(GIVEN INFORMATION):
________________________

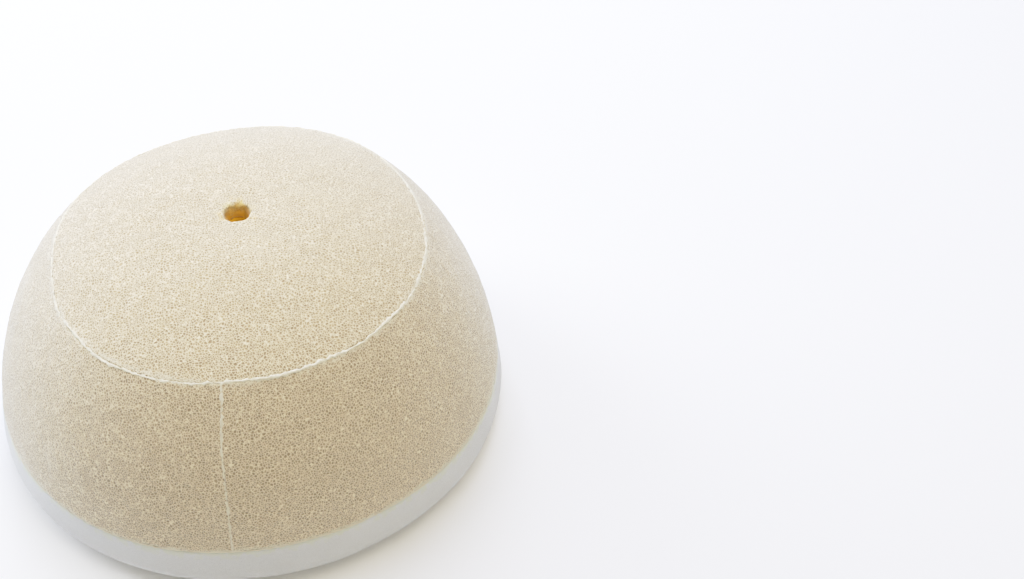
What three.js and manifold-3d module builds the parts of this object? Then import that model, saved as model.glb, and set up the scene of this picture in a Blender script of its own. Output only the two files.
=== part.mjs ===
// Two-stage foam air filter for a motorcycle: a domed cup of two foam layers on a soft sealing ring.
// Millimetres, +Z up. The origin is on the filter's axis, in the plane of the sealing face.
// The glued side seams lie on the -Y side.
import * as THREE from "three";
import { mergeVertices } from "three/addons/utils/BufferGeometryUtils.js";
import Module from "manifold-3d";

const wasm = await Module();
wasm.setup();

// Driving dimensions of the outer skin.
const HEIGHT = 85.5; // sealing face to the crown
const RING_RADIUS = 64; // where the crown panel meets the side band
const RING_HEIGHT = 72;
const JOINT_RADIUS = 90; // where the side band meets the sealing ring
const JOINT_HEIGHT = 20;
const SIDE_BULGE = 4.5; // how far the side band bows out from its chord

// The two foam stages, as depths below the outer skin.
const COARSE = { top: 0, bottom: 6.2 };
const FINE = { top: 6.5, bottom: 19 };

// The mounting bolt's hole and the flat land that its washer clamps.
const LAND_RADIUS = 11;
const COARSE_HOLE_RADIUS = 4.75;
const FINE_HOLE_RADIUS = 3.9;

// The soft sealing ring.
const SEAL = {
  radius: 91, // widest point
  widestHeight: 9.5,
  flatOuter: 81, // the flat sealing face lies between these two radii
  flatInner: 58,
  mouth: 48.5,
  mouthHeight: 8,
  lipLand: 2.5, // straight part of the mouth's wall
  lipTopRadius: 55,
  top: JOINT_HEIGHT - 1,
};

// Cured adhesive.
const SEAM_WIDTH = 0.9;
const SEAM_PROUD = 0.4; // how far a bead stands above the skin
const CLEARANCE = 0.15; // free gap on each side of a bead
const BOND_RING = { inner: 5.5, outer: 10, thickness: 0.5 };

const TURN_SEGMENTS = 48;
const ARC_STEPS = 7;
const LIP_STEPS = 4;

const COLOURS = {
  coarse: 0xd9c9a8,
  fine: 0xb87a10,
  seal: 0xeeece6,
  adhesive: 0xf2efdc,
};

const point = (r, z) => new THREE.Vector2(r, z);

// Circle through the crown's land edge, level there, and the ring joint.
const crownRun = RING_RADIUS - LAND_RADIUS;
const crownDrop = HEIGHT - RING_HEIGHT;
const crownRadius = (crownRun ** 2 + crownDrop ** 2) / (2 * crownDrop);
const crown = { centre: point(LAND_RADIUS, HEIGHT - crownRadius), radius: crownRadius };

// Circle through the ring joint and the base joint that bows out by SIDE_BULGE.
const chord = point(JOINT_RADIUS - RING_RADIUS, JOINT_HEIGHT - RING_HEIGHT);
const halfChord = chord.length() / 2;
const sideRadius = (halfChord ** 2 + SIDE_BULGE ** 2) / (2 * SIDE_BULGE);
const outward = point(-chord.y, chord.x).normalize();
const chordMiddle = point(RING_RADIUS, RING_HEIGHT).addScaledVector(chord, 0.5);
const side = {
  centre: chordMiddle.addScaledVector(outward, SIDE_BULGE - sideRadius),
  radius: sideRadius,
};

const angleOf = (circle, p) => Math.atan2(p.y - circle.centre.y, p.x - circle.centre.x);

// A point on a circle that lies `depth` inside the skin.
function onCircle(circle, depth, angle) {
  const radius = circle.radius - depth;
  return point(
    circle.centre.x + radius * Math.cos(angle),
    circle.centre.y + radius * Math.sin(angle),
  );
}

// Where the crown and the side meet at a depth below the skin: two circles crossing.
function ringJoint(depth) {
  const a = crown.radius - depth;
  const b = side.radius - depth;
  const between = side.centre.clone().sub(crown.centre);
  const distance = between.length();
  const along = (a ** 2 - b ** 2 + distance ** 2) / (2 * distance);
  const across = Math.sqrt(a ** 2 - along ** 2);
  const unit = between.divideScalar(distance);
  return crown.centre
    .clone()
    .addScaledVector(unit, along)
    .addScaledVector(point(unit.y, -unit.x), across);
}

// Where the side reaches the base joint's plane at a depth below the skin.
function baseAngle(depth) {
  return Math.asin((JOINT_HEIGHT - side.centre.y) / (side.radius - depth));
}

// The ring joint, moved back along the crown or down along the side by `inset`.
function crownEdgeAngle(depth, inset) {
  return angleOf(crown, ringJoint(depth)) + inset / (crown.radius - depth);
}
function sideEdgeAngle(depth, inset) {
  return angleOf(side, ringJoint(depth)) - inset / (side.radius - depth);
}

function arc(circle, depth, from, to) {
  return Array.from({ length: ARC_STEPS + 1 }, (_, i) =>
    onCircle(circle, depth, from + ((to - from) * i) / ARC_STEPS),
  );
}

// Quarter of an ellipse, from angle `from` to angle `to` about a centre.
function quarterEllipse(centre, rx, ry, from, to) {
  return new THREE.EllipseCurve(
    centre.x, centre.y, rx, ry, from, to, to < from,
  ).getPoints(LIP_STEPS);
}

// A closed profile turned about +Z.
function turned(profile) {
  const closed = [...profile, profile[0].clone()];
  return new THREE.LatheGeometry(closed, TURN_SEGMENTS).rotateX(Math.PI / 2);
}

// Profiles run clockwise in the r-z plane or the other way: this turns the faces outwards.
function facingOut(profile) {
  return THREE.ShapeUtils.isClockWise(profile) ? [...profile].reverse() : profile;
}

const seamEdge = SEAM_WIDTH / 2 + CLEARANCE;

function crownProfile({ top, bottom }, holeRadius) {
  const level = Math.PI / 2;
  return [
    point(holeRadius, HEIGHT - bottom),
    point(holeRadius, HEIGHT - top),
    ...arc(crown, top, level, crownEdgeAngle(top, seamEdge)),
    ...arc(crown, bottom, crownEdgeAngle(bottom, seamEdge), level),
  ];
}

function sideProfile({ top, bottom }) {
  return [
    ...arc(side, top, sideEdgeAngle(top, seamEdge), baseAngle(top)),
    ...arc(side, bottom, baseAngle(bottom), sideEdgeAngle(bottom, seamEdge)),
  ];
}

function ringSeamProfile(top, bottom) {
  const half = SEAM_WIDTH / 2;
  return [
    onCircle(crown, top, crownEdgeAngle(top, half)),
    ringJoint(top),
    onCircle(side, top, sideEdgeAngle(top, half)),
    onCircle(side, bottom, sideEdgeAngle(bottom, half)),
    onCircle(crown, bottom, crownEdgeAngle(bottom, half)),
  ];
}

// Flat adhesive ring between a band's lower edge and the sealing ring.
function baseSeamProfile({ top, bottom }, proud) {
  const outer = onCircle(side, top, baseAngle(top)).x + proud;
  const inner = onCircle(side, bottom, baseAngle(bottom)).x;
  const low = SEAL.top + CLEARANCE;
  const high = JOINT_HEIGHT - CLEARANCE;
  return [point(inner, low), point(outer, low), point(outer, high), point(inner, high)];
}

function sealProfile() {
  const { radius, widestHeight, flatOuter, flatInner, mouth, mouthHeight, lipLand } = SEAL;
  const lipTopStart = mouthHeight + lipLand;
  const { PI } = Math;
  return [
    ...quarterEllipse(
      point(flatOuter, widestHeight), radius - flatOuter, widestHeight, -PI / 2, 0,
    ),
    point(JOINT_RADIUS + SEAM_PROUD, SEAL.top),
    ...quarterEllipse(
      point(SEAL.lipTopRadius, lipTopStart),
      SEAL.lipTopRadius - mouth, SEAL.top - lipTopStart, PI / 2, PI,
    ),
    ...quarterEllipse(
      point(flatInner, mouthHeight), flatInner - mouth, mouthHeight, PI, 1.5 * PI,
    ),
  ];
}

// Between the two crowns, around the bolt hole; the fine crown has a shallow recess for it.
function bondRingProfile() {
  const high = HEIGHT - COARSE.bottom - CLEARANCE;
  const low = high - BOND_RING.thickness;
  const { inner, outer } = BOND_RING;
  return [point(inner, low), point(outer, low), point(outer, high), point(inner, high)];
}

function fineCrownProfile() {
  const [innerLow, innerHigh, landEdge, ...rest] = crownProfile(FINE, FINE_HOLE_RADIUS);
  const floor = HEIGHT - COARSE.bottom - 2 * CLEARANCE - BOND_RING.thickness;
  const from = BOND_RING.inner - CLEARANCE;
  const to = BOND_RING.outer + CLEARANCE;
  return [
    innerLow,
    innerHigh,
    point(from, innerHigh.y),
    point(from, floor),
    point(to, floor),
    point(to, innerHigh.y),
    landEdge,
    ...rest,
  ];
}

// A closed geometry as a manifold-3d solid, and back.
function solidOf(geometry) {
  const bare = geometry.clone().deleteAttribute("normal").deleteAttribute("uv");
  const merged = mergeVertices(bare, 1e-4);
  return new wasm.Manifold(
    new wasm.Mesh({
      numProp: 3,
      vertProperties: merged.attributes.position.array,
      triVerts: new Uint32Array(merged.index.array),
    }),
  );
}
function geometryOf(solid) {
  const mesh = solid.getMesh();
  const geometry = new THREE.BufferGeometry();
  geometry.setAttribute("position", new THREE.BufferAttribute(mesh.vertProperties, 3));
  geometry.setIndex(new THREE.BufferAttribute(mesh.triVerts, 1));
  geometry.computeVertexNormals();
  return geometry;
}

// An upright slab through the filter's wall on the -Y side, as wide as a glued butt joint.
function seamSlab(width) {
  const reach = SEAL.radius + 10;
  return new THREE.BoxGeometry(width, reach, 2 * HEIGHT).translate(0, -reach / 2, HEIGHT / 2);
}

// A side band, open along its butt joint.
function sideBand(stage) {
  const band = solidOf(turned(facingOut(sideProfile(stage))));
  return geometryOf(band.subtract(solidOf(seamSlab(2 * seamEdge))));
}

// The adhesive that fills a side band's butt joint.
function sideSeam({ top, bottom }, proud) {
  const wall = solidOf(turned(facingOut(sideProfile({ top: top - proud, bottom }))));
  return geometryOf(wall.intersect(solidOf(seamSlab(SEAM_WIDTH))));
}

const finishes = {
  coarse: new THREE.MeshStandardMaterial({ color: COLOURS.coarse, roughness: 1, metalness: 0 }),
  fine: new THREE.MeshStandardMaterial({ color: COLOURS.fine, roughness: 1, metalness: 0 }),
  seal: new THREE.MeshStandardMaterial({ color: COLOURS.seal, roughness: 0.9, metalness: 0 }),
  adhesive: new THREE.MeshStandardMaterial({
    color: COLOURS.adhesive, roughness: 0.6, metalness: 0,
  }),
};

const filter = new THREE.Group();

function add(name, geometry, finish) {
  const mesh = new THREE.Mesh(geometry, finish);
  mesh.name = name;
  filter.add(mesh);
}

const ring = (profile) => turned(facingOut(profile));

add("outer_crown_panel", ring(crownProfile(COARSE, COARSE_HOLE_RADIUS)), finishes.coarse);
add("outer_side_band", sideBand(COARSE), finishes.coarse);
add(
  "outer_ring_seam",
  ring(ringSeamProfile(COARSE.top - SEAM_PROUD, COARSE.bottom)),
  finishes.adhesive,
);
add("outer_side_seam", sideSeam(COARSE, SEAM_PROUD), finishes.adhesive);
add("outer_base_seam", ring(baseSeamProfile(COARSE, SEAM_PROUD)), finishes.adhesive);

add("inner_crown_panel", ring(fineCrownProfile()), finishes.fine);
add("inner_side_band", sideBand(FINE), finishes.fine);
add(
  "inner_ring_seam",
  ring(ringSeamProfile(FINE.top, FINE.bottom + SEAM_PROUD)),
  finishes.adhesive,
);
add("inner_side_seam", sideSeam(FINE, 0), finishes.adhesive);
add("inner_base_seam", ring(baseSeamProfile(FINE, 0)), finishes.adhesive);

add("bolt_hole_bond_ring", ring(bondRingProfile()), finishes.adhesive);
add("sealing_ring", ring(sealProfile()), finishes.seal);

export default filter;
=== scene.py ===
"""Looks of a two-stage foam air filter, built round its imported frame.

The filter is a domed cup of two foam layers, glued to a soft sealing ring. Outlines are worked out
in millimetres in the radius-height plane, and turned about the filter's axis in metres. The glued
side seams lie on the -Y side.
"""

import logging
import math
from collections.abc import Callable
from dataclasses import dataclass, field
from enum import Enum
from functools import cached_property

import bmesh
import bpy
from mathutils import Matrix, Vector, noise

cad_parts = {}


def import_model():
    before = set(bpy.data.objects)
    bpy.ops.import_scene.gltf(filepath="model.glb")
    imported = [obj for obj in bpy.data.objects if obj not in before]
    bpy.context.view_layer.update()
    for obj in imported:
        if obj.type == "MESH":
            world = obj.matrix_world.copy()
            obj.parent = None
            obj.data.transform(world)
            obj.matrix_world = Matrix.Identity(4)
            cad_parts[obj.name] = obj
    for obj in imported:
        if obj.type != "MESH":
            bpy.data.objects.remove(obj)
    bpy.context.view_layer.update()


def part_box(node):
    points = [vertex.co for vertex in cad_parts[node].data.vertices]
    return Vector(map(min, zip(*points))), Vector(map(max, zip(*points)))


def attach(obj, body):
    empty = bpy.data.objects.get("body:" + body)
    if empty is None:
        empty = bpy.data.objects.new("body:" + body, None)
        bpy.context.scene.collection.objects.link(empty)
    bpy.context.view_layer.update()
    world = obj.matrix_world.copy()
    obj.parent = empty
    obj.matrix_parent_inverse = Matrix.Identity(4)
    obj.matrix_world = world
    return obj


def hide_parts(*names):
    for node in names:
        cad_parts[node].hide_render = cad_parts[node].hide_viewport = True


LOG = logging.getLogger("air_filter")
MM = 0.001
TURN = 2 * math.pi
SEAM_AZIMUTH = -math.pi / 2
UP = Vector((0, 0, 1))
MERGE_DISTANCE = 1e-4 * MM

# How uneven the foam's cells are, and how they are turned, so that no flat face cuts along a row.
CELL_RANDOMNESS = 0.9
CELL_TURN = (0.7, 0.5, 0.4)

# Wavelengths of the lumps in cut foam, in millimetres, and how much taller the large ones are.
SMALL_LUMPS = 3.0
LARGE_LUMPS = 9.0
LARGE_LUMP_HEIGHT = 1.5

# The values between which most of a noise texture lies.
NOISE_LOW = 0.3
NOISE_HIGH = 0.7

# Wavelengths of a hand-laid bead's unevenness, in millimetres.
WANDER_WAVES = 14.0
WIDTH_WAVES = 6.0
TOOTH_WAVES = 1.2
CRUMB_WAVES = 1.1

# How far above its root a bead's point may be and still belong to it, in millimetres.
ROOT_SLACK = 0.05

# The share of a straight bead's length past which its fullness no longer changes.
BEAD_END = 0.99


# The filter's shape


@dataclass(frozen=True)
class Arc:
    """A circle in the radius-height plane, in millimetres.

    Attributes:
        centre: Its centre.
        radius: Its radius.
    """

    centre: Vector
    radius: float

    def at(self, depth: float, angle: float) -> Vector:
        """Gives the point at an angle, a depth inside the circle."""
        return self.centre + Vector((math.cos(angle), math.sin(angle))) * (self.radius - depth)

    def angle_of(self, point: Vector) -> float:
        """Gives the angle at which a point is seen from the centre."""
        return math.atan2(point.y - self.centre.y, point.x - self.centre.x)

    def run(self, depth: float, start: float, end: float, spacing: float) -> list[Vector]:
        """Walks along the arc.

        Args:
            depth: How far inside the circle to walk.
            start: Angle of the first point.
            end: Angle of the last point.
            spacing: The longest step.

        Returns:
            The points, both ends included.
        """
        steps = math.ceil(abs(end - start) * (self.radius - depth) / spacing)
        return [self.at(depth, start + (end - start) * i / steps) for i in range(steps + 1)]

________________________

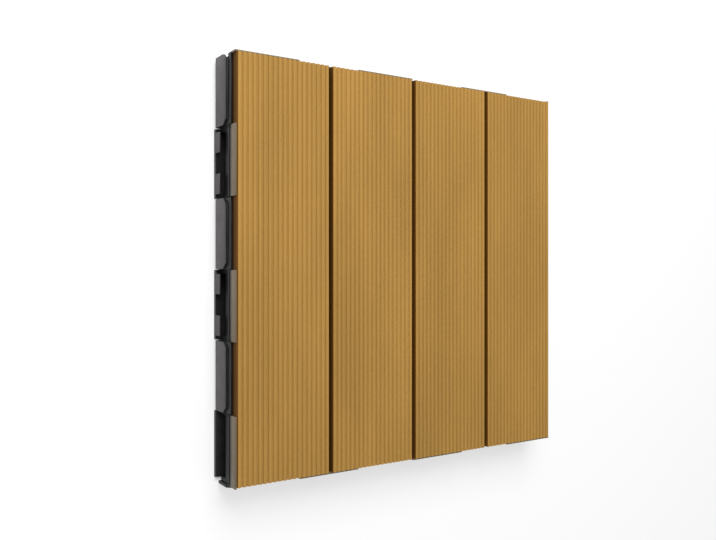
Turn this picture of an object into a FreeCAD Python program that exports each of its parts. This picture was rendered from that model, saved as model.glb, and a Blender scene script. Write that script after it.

________________________

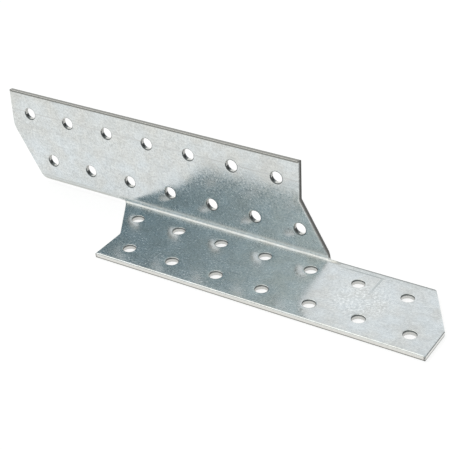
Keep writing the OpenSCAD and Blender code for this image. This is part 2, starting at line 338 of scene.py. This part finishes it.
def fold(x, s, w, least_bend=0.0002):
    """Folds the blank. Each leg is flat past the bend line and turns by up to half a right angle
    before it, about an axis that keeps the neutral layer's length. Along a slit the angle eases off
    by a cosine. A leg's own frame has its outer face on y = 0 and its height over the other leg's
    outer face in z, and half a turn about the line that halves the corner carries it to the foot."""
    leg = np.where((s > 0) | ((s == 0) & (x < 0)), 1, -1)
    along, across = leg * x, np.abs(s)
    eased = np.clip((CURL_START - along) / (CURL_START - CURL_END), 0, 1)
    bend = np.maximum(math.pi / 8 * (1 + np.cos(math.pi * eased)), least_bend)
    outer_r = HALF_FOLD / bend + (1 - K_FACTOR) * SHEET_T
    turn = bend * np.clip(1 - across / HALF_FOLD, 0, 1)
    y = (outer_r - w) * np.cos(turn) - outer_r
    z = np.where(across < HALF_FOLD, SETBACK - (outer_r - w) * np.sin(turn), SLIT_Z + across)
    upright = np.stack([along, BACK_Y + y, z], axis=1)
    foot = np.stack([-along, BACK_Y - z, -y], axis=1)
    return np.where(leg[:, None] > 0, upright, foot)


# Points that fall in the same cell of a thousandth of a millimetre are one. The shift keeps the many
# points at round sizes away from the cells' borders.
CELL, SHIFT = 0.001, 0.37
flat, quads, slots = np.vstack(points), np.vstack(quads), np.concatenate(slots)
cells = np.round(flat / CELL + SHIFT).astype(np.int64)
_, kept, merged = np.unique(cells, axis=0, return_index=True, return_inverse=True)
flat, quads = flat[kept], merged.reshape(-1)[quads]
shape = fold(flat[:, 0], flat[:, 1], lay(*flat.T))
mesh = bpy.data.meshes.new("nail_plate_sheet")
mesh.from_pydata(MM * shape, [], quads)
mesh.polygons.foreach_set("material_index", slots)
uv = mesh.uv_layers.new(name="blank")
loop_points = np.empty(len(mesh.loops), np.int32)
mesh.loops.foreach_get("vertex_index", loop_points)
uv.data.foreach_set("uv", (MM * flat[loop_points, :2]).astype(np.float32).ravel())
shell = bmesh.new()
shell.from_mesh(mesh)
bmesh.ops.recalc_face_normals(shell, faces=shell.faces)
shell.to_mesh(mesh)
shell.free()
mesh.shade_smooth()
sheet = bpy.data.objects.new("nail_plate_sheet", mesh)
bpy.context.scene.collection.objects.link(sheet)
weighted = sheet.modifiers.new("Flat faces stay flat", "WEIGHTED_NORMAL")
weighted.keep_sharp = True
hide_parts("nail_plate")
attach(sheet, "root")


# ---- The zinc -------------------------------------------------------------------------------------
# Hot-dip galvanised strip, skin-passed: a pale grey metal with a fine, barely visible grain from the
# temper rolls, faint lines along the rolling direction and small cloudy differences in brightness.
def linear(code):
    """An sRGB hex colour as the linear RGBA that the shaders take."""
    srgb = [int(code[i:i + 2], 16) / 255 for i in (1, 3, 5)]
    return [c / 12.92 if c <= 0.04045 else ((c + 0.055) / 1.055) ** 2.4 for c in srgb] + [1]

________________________

(DIRECTIONS): Only the lines from the one bearing "What three.js and" through the one bearing "wasm.setup();" should be repeated, exactly as given.

(RESPONSE TO THIS EXERCISE):
What three.js and manifold-3d module builds the parts of this object? Then import that model, saved as model.glb, and set up the scene of this picture in a Blender script of its own. Output only the two files.
=== part.mjs ===
// Two-stage foam air filter for a motorcycle: a domed cup of two foam layers on a soft sealing ring.
// Millimetres, +Z up. The origin is on the filter's axis, in the plane of the sealing face.
// The glued side seams lie on the -Y side.
import * as THREE from "three";
import { mergeVertices } from "three/addons/utils/BufferGeometryUtils.js";
import Module from "manifold-3d";

const wasm = await Module();
wasm.setup();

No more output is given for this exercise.